While neither our opinion in Kaiser Aetna v. United States nor any of the principal cases relied on there deal with this specific fact situation, we do not think it can be said as a matter of law that, if petitioners proved their factual allegations, that proof would not constitute a defense under federal law to respondent's prayer for injunctive relief in the trial court.
Accordingly, the judgment of the Louisiana Court of Appeal is affirmed with respect to the second question presented in
the petition for certiorari, and vacated and remanded for further proceedings not inconsistent with our opinion in Kaiser Aetna v. United States, decided today, with respect to the first question.
It is so ordered.
* The Louisiana Court of Appeal, Third Circuit, which was the only Louisiana appellate court to render a written opinion on the question, stated in that opinion that no proof of damages was introduced in the trial court, although they had been prayed for in the complaint, and that no question of damages was raised on the appeal from the trial court to the appellate court.
MR. JUSTICE BLACKMUN, with whom MR. JUSTICE BRENNAN and MR. JUSTICE MARSHALL join, dissenting.
Since the canals involved in this case are entirely artificial in their construction, applicability of the federal navigational servitude is a somewhat closer question than in Kaiser Aetna v. United States, ante p. 444 U. S. 164. Nevertheless, for the reasons given in my dissenting opinion in that case, ante p. 444 U. S. 180, I would reverse the judgment of the Louisiana Court of Appeal.

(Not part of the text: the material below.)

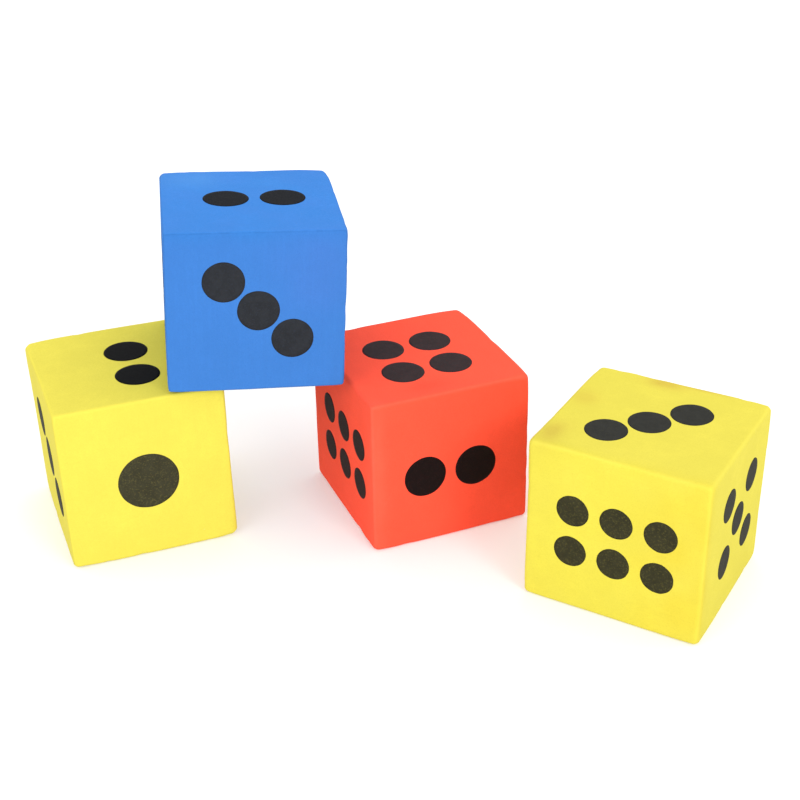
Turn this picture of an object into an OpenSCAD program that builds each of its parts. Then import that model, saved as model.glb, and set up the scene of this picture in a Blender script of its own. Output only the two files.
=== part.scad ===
// Giant foam yard dice: a set of four solid foam dice with printed pips. Three stand on the
// ground and the blue one leans across two of them.
//
// All four are the same right-handed die: 1 is opposite 6, 2 opposite 5 and 3 opposite 4, and
// 1, 2 and 3 run counter-clockwise round their shared corner. A die is drawn with 1 to the
// front (-Y), 2 on top and 3 to the left (-X). It is then rolled onto another face, turned and
// set in its place. Places, block sizes and everything about the pips are in edges, which are
// multiples of the nominal edge length.

/* [Dice] */
// Nominal edge length of a die, in mm
edge = 90; // [60:1:160]
// Radius that the cut foam edges are eased to, in mm
ease = 2; // [1:0.1:3]
// Gap between the blue die and each die that it rests on, in mm
rest_gap = 0.1; // [0.05:0.01:0.3]

/* [Left yellow die] */
// Width, depth and height of the block as it stands, in edges
yellow_left_size = [0.983, 1.008, 1.03]; // [0.94:0.001:1.06]
// Turn about the vertical, in degrees
yellow_left_turn = 20.6; // [14:0.1:25]

/* [Red die] */
// Width, depth and height of the block as it stands, in edges
red_size = [1, 1.009, 0.984]; // [0.94:0.001:1.06]
// Turn about the vertical, in degrees
red_turn = 21.9; // [16:0.1:25]
// Centre on the ground, from the left yellow die's centre, in edges
red_place = [1.745, 0.133]; // [-0.1:0.001:1.9]

/* [Right yellow die] */
// Width, depth and height of the block as it stands, in edges
yellow_right_size = [1.032, 0.989, 1.004]; // [0.94:0.001:1.06]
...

There is no question that the canals are navigable in fact, or that they give access to the Gulf Intracoastal Waterway, a waterway used for interstate navigation and subject to plenary federal control. The canals are currently used for commercial navigation. They are, thus, "navigable waters of the United States."
If the United States had condemned respondent's fast land in order to construct the canals, I would agree that compensation would be required, although the valuation of the land could not include its potential use as a canal. Cf. United States v. Rands, 389 U. S. 121 (1967). But the Government did not initiate the construction. Rather, respondent's predecessors in interest voluntarily undertook to transform land into navigable water for purposes of obtaining access to a highway of waterborne commerce. In doing so, they subjected their former fast land to the dominant federal interest in navigation and surrendered the right to control access to the canals.
As in Kaiser Aetna, I would hold that the public interest in free navigation predominates, and that, if restrictions on access are warranted, they should be accomplished through the
auspices of the Army Corps of Engineers. While I agree with the Court that it would be inappropriate on this record to decide the first question presented for review, my answer to the second question obviates the necessity of reaching the first. I thus perceive no need to remand the case for further proceedings.